Melissa also wanted her home to allow her frequent and plentiful overnight guests to both gather and retreat over the course of a stay. To that end, the house has the kitchen, living room, and dining room that you’d expect in a contemporary residence, as well as five en suite bedrooms, including two separated by sliding barn doors, which were targeted for the Rizzieris’ daughters. The basement, which has a polished concrete floor, holds a pool table, sitting area, and exercise equipment. Otherwise, the house is full of surprise spaces that simply don’t appear in many contemporary houses, including a foyer that segues into a generous hall and multiple exterior and interior sitting areas. A covered back porch (with remote control window and door screens that retreat into the mouldings) faces the ocean. The entry landing has a chair in which one can enjoy a cup of coffee while awaiting visitors. Both the living room and the owners’ bedroom have an adjacent sunroom.
Grade challenges and coastline restrictions, not to mention the buildable footprint, presented building challenges that resulted in solutions that make the house all the more unique. The house is organized around two central corridors, one up and one down, and is divided vertically. If you are facing the house, the left side is “the barn”—not because it is a separate building but because its fenestration suggests a barn door with hayloft above, and its floors are staggered at half-level with the floors of the main house. Inside, “the barn” references an old farmhouse with nickel-gap walls and poplar floors painted gray rather than the more sophisticated furnishings and antique white oak floors used elsewhere.
Stairs rise from both ends of the central corridor. A full set goes to upstairs bedrooms, and a half set leads to yet another surprise space—a den with an adjoining nook with a double daybed. Another half-flight leads to a guest bedroom with yet another sitting room and a private balcony with views down the whole length of the beach.
The Goose Rocks house was the Rizzieris’ second home in Maine. The first was a mere three blocks away. The couple moved for the opportunity to live directly on the beach, but saying goodbye to their first house was not easy. “The community was nirvana. It was Mayberry, USA,” says Melissa. Her kids grew up with idyllic summer childhoods, riding bikes and playing Capture the Flag, that would have eluded them in Manhattan, where they lived during the school year. “You’d think I was leaving Maine,” says Melissa of how traumatic she found the transition, even though she was bringing not only her family to the new house but many of her belongings, as well as Brian Beaudette, the very architect who’d designed her initial Maine home in 2000, and who had since become a friend. Melissa also carried over specific favorite features from her first house (like a gray and white exterior palette and transom windows for the dining room) and materials (including reclaimed Belgium limestone from a previous project, now used for the living room’s fireplace surround).
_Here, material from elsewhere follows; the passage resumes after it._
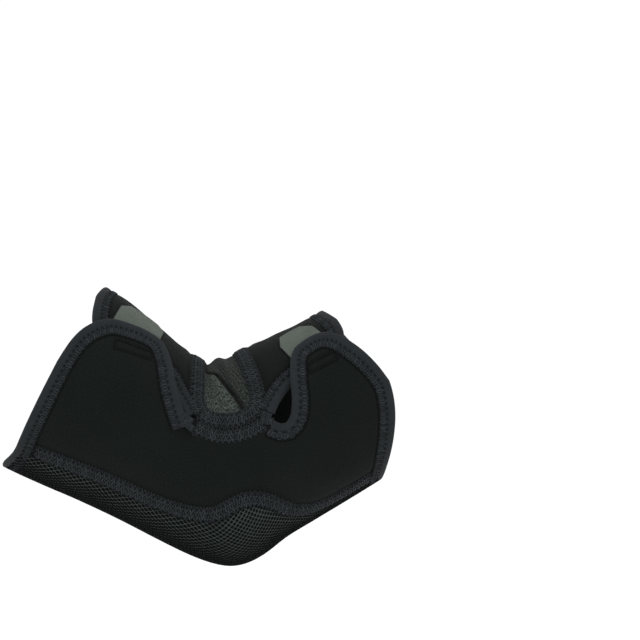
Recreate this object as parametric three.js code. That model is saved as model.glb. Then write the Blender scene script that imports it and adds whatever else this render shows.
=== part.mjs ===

The new players on the project were builder Geoff Bowley of Bowley Builders, landscape designer Ted Carter of Ted Carter Inspired Landscapes, and interior designer Lisa Teague of Lisa Teague Studios. Their combined efforts produced a home that suggests a sophisticated yet spare saltwater farm, a house that might have grown organically over time, given the array of spaces and finishes and the presence, in the guest rooms, of vintage nightstands, oldfashioned coverlets, and built-in bookcases under the eaves. Teague minimally outfitted the rooms with textured neutrals and the lightest of ocean blues and greens for most of the house, letting the color come from the artwork, such as the paintings in the living room (one of Rizzieri and her two daughters) by Holly Irwin (of Roswell, Georgia).
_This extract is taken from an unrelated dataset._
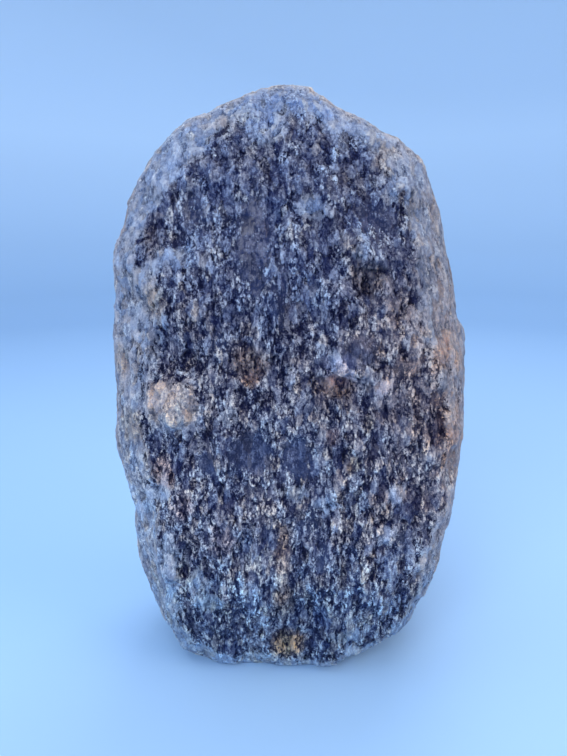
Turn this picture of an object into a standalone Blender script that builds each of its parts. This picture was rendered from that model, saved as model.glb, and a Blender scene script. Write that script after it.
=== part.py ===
# Rock salt: one weathered slab of natural halite, standing on a small flat spot.
#
# The frame: +Z is up, +X to the right and the broad pitted face looks along -Y.
# The origin is on the floor, under the middle of the stone's bounding box.
# Sizes are written in millimetres and turned into metres where the mesh is made.
#
# The stone is shaped in four steps, as a carver would: a blank with the right
# outline and thickness, broad flats broken off it, the weathering cut into its
# skin, and last the flat spot that it stands on.

import math

import bmesh
import bpy
import numpy as np
from mathutils import Vector, noise

MM = 0.001

# The stone's main sizes, in millimetres
CENTRE = (-1.0, 122.0)  # x and z that the outline is measured round

# The outline seen from the front, as x and z, clockwise from the top.
OUTLINE = [
    (0, 250), (8, 249), (15, 245), (22, 240), (30, 238), (38, 232), (47, 228),
    (56, 221), (62, 206), (67, 186), (71, 170), (73, 157), (82, 148), (78, 124),
    (73, 104), (74, 88), (76, 70), (72, 57), (66, 38), (59, 24), (53, 11), (44, 1),
    (27, -6), (-11, -11), (-37, -8), (-49, 0), (-60, 14), (-69, 32), (-70, 52),
    (-68, 74), (-74, 98), (-75, 116), (-74, 132), (-72, 160), (-73, 182),
    (-69, 198), (-62, 212), (-54, 225), (-45, 234), (-36, 238), (-33, 236),
    (-27, 241), (-12, 248),
]

# How far the front and the back stand from the outline's plane, from base to top.
LEVELS = [0, 40, 110, 180, 250]
FRONT_DEPTH = [37, 41, 42, 37, 27]
BACK_DEPTH = [38, 44, 46, 42, 32]
# The outline's plane leans back this far at each of those levels.
LEAN = [-2, -2, -1, 1, 4]

# How square the edge is, by direction round the outline: 2 is an ellipse, 6 a slab.
# Directions are in degrees, 0 to the right and 90 up.
EDGE_DIRECTIONS = [-180, -140, -90, -45, 0, 40, 90, 135, 180]
FRONT_SQUARENESS = [3.6, 3.6, 5.4, 4.8, 5.2, 3.4, 3.0, 2.9, 3.6]
BACK_SQUARENESS = [3.0, 3.4, 4.8, 3.6, 3.4, 3.0, 3.0, 3.4, 3.0]

# Broad flats: a point on each, the way it faces, and how much of the bulge it takes.
FLATS = [
    ((-62, -41, 110), (-0.79, -0.60, -0.16), 0.9),  # left bevel beside the pitted face
    ((-55, -31, 196), (-0.72, -0.56, 0.40), 0.7),  # upper left shoulder
    ((46, -36, 184), (0.80, -0.53, 0.22), 0.9),  # smooth upper right rim
    ((-3, -29, 229), (0.00, -0.66, 0.75), 0.7),  # under the top edge
    ((63, -37, 70), (0.86, -0.50, -0.08), 0.9),  # narrow lower right rim
    ((43, -35, 12), (0.45, -0.50, -0.74), 0.6),  # lower right corner, clear of the floor
    ((1, -37, 0), (0.34, -0.58, -0.74), 0.9),  # foot of the pitted face, on the right
    ((-7, 41, 182), (0.14, 0.94, 0.30), 0.8),  # upper back
    ((-47, 37, 112), (-0.55, 0.83, 0.05), 0.8),  # left half of the back
    ((47, 34, 96), (0.56, 0.82, -0.06), 0.8),  # right half of the back
    ((-1, 42, 32), (-0.08, 0.90, -0.42), 0.7),  # lower back
    ((-7, 15, -1), (-0.10, 0.36, -0.93), 0.9),  # underside, rising to the back
    ((18, -11, -1), (0.30, -0.06, -0.95), 0.9),  # underside, rising to the right
    ((-36, -11, -1), (-0.38, 0.05, -0.92), 0.9),  # underside, rising to the left
]

# Places on the pitted face that stand proud or lie sunk: x and z of the middle,
# half width and half height, how far out (or in, below 0), and how wide the slope.
FACE_MARKS = [
    (-46, 128, 10, 10, 3.2, 0.45),  # the raised warm lump on the left
    (24, 145, 9, 8, 2.2, 0.25),  # the glassy plate, broken along its lower left
    (17, 136, 6, 5, -3.0, 0.50),  # the hollow below the broken plate
    (-16, 106, 7, 9, -2.6, 0.35),  # sunk glassy crystal
    (2, 106, 7, 9, -2.2, 0.35),  # its neighbour
    (-34, 103, 5, 6, -2.0, 0.50),
    (-15, 187, 8, 20, -1.6, 0.40),  # long smooth trough, upper left of the middle
    (31, 194, 8, 8, -1.8, 0.40),  # smooth patch, upper right
    (-16, 143, 8, 7, -2.6, 0.50),  # brown hollow near the middle
    (29, 174, 7, 6, -2.6, 0.50),  # brown hollow, upper right
    (3, 203, 3, 7, -2.6, 0.60),  # narrow pit near the top
    (42, 91, 4, 5, 1.8, 0.40),  # standing crystals on the right
    (39, 72, 4, 4, 1.5, 0.40),
    (-51, 64, 6, 16, 1.6, 0.60),  # the long shoulder along the left bevel
    (-1, 18, 8, 9, -1.6, 0.50),  # rusty hollow above the base
    (24, 22, 9, 6, 1.6, 0.60),  # pale ledge above the base
]

BALL_SEGMENTS = 240  # the sphere that the blank is swelled from, round its poles
BALL_RINGS = 100
SKIN_CELL = 2.0  # side of the even faces that the weathering is cut into
MOST_TRIANGLES = 9300
FLOOR_BLOCK = (300, 200, 100)  # the block that cuts the flat spot, wider than the stone


def clear_scene():
    for obj in list(bpy.data.objects):
        bpy.data.objects.remove(obj, do_unlink=True)


def collection(name):
    made = bpy.data.collections.new(name)
    bpy.context.scene.collection.children.link(made)
    return made


# The blank

def reach_of(direction):
    """Distance in mm from CENTRE to the outline, for each direction in radians."""
    offsets = np.array(OUTLINE, float) - CENTRE
    angles = np.arctan2(offsets[:, 1], offsets[:, 0])
    reaches = np.hypot(offsets[:, 0], offsets[:, 1])
    order = np.argsort(angles)
    return np.interp(direction, angles[order], reaches[order], period=2 * math.pi)


def squareness_of(direction, table):
    return np.interp(np.degrees(direction), EDGE_DIRECTIONS, table)


def stone_blank():
    """A sphere with its poles front and back, swelled into the outline and thickness."""
    bm = bmesh.new()
    bmesh.ops.create_uvsphere(bm, u_segments=BALL_SEGMENTS, v_segments=BALL_RINGS, radius=1.0)
    ball = np.array([v.co for v in bm.verts])
    toward_front = ball[:, 2]
    direction = np.arctan2(ball[:, 1], ball[:, 0])
    away = np.hypot(ball[:, 0], ball[:, 1])

    is_front = toward_front > 0
    square = np.where(
        is_front,
        squareness_of(direction, FRONT_SQUARENESS),
        squareness_of(direction, BACK_SQUARENESS),
    )
    reach = reach_of(direction) * away ** (2 / square)
    x = CENTRE[0] + reach * np.cos(direction)
    z = CENTRE[1] + reach * np.sin(direction)
    depth = np.where(
        is_front,
        np.interp(z, LEVELS, FRONT_DEPTH),
        np.interp(z, LEVELS, BACK_DEPTH),
    )
    y = np.interp(z, LEVELS, LEAN)
    y -= np.sign(toward_front) * depth * np.abs(toward_front) ** (2 / square)

    places = np.column_stack((x, y, z))
    for point, facing, share in FLATS:
        facing = np.array(facing) / np.linalg.norm(facing)
        beyond = np.maximum((places - point) @ facing, 0)
        places -= np.outer(beyond * share, facing)
    for vert, place in zip(bm.verts, places * MM):
        vert.co = place
    bmesh.ops.recalc_face_normals(bm, faces=bm.faces)
    mesh = bpy.data.meshes.new("stone_blank")
    bm.to_mesh(mesh)
    bm.free()
    return bpy.data.objects.new("stone_blank", mesh)


def even_skin(blank, into):
    """The blank with even square faces, which take the weathering the same all over."""
    into.objects.link(blank)
    remesh = blank.modifiers.new("even_skin", "REMESH")
    remesh.mode = "VOXEL"
    remesh.voxel_size = SKIN_CELL * MM
    soften = blank.modifiers.new("soften", "SMOOTH")
    soften.factor = 0.5
    soften.iterations = 3
    bpy.context.view_layer.update()
    graph = bpy.context.evaluated_depsgraph_get()
    mesh = bpy.data.meshes.new_from_object(blank.evaluated_get(graph))
    bpy.data.objects.remove(blank, do_unlink=True)
    return mesh


# The weathering

def swell(place, size, seed):
    """Soft rise and fall from -1 to 1 over lumps of the size given in mm."""
    x, y, z = place
    return noise.noise((x / size[0] + seed, y / size[1], z / size[2]))


def crystal(place, size, seed):
    """Height, about -1 to 1, of the flat-faced crystal that covers a place.

    Salt breaks and dissolves grain by grain. Each grain keeps one flat face with
    its own level and lean, and the height drops into a groove where two grains meet.
    """
    x, y, z = place
    spot = Vector((x / size[0] + seed, y / size[1], z / size[2]))
    distances, centres = noise.voronoi(spot)
    level = noise.cell(centres[0] * 9.7) - 0.5
    lean = noise.cell_vector(centres[0] * 7.1) - Vector((0.5, 0.5, 0.5))
    height = 1.6 * level + 1.5 * lean.dot(spot - centres[0])
    inside = min((distances[1] - distances[0]) / 0.3, 1.0)
    return height * inside - 0.35 * (1 - inside)


def on_mark(place, mark):
    """1 on the flat of a face mark, falling to 0 down its slope."""
    x, y, z = place
    mid_x, mid_z, half_wide, half_high, _, slope = mark
    ragged = 0.35 * noise.noise((x / 6, z / 6, mid_x))
    off = math.hypot((x - mid_x) / half_wide, (z - mid_z) / half_high) + ragged
    return min(max((1 + slope / 2 - off) / slope, 0.0), 1.0)


def weathering(place, normal):
    """How far, in mm, the weather has moved the skin out or in at this place."""
    x, y, z = place
    front = min(max(-normal.y * 2.0 - 0.6, 0.0), 1.0)
    smooth_rim = min(max((z - 205) / 25, (x - 48) / 8 if z > 150 else 0.0, 0.0), 1.0)
    bite = (0.55 + 0.55 * front) * (1 - 0.6 * smooth_rim)

    move = 1.4 * swell(place, (46, 40, 60), 2.0)
    move += 0.9 * swell(place, (19, 19, 26), 7.0)
    # Runnels where brine has run down the pitted face.
    move -= 1.5 * front * bite * max(swell(place, (7, 30, 60), 11.0), -0.1)
    move += 1.5 * bite * crystal(place, (13, 13, 19), 3.0)
    # The marks replace the weathering round them.
    for mark in FACE_MARKS:
        share = front * on_mark(place, mark)
        move += share * (mark[4] - 0.6 * move)
    return move


def weather(mesh):
    for vert, normal in [(v, v.normal.copy()) for v in mesh.vertices]:
        vert.co += normal * weathering(vert.co / MM, normal) * MM


# The flat spot

def floor_cut(into):
    """A block under the floor's height, which takes off the foot of the stone."""
    bm = bmesh.new()
    bmesh.ops.create_cube(bm, size=1.0)
    bmesh.ops.scale(bm, vec=Vector(FLOOR_BLOCK) * MM, verts=bm.verts)
    bmesh.ops.translate(bm, vec=(0, 0, -FLOOR_BLOCK[2] / 2 * MM), verts=bm.verts)
    mesh = bpy.data.meshes.new("floor_cut")
    bm.to_mesh(mesh)
    bm.free()
    cut = bpy.data.objects.new("floor_cut", mesh)
    cut.hide_render = True
    cut.display_type = "WIRE"
    into.objects.link(cut)
    return cut


def rock_salt_material():
    """Grey halite: a cloudy, glassy salt that looks slate blue where it is clear."""
    salt = bpy.data.materials.new("grey_halite")
    salt.use_nodes = True
    shader = salt.node_tree.nodes["Principled BSDF"]
    shader.inputs["Base Color"].default_value = (0.12, 0.15, 0.24, 1)
    shader.inputs["Roughness"].default_value = 0.55
    shader.inputs["Metallic"].default_value = 0.0
    shader.inputs["IOR"].default_value = 1.544
    return salt


def set_on_origin(obj):
    """Moves the mesh sideways so that its bounding box is centred over the origin."""
    bpy.context.view_layer.update()
    graph = bpy.context.evaluated_depsgraph_get()
    corners = np.array(obj.evaluated_get(graph).bound_box)
    middle = (corners.min(axis=0) + corners.max(axis=0)) / 2
    for vert in obj.data.vertices:
        vert.co.x -= middle[0]
        vert.co.y -= middle[1]


def main():
    clear_scene()
    stone = collection("rock_salt")
    cutters = collection("cutters")
    skin = even_skin(stone_blank(), stone)
    weather(skin)
    obj = bpy.data.objects.new("rock_salt", skin)
    obj.data.materials.append(rock_salt_material())
    stone.objects.link(obj)

    settle = obj.modifiers.new("settle", "SMOOTH")
    settle.factor = 0.4
    settle.iterations = 1
    thin = obj.modifiers.new("thin_out", "DECIMATE")
    thin.ratio = MOST_TRIANGLES / sum(len(p.vertices) - 2 for p in skin.polygons)
    foot = obj.modifiers.new("flat_spot", "BOOLEAN")
    foot.operation = "DIFFERENCE"
    foot.solver = "EXACT"
    foot.object = floor_cut(cutters)
    set_on_origin(obj)


main()
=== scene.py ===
# %% [markdown]
# # A weathered lump of rock salt
# Rock salt is the mineral halite. This lump is coarse grey salt that water has
# eaten into, so its front is a skin of small frosted crystals with dark clear
# salt showing between them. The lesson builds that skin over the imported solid,
# from the large shapes down to the grain, and then lights it.

import math

import bmesh
import bpy
import numpy as np
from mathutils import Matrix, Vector, noise


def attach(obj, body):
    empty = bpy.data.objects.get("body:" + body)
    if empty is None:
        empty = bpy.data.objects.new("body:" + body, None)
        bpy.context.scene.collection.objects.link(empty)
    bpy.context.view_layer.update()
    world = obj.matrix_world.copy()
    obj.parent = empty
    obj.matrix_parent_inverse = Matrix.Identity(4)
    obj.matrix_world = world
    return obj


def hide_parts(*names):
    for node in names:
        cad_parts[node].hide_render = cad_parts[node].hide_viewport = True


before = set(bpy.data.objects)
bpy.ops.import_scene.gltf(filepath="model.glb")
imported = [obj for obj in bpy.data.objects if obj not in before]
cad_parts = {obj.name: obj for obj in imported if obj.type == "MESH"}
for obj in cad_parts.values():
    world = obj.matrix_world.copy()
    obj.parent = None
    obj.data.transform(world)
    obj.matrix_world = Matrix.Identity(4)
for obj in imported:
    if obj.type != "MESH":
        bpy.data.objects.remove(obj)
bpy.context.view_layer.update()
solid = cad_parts["rock_salt"]
MM = 0.001
print("solid measures", [round(side / MM, 1) for side in solid.dimensions], "mm")

# %% [markdown]
# ## Two small helpers
# Colours are written as screen hex values and the renderer works in linear light,
# so one function converts them. The other adds a node with its settings and its
# links, and it serves both the geometry and the material, which share a network.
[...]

In the same way that the interior of the house has two impulses—one on the barn/cottage side, which has more color, and one on other side, which is subtler and more sophisticated—Ted Carter designed a landscape with two impulses, one to reflect the abutting dunes on the beach and another, by the front entry, to suggest an English garden. To this end, Carter used ornamental grasses, dwarf arctic willow, and butterfly bushes to create a loose, buoyant landscape on the beach side, and Hidcote lavender, Russian sage, sedum, and artemisia in the front of the house. The approach to the front door includes a partial driveway wall of New England fieldstone, which transitions into a weathered granite veneer stone by the house, all built by stonemason Herb Meyer. Steps and flatwork are of Mystic Mountain granite. The rough-edge profile of the risers and the inherent life and movement in Mystic Mountain granite (as opposed to static pebbly gray granite) are intended to create an effect reminiscent of the Maine coastline, says Carter.
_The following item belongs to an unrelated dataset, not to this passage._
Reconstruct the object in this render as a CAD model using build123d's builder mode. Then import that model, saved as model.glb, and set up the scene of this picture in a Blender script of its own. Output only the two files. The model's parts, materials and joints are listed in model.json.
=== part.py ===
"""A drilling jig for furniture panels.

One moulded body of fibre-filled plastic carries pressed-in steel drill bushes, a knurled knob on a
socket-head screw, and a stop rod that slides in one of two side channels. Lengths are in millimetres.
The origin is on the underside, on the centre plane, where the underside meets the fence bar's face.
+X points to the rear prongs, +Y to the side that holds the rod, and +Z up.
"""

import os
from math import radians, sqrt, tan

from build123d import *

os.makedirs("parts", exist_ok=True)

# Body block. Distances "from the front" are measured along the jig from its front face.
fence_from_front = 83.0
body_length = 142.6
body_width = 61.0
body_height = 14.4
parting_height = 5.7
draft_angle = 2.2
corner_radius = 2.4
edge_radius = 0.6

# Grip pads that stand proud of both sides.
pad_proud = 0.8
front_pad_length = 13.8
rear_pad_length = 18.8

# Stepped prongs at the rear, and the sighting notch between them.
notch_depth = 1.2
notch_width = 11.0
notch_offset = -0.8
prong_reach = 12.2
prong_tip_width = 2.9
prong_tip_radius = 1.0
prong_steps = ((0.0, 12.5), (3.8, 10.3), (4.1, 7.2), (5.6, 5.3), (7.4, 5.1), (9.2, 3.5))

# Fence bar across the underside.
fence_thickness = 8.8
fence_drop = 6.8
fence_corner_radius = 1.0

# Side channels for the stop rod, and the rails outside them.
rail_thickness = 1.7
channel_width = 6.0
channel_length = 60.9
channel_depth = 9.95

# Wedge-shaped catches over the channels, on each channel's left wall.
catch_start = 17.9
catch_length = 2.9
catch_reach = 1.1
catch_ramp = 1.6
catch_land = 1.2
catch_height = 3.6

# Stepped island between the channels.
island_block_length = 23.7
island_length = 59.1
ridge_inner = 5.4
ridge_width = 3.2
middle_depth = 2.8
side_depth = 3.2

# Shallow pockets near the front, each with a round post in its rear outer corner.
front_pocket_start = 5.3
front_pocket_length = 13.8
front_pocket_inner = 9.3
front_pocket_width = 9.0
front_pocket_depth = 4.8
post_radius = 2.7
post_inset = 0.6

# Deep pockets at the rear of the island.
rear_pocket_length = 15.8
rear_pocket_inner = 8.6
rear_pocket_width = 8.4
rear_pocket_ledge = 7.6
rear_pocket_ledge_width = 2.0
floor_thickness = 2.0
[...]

Lisa Teague is a master colorist with a clear sense of how pigments change in varying lights. She worked as a decorative painter in France before she began her interior design career, and she brought her painting talents to the Rizzieri job. She sanded down the bright white farm table that the Rizzieris brought from their previous home and then added layers of gray and white glaze, surrounding the table with wishbone chairs by Hans Wegner from Design Within Reach and lighting it with a round woven-grass chandelier. Among her visual tricks for the house: using dark Pietra marble for the perimeter kitchen counters to make the room seem larger and hanging pendant lights over the owners’ bedroom side tables to reduce nightstand clutter. Color allows you to “force the eye to see only what you want to see,” Teague says, so the modest size of the owners’ bedroom is visually offset by the darkness of a textured grass cloth she selected for the alcove that accommodates the head of the bed.
To convey her vision to the design team, Melissa referenced magazine and online images and used “her magic pencil,” a term architect Brian Beaudette coined for her drawings, because she sometimes sketched complicated ideas that didn’t easily translate to real life. But, back when building began, she said to Rusty Theriault, Bowley Builders’ project manager, “You know, if this doesn’t work, let’s just bag it.” Theriault invariably responded, “I am going to make it work.” In the end, that conviction was what Melissa most appreciated about the whole team who built her home. They were able to access her dreams and translate them into reality.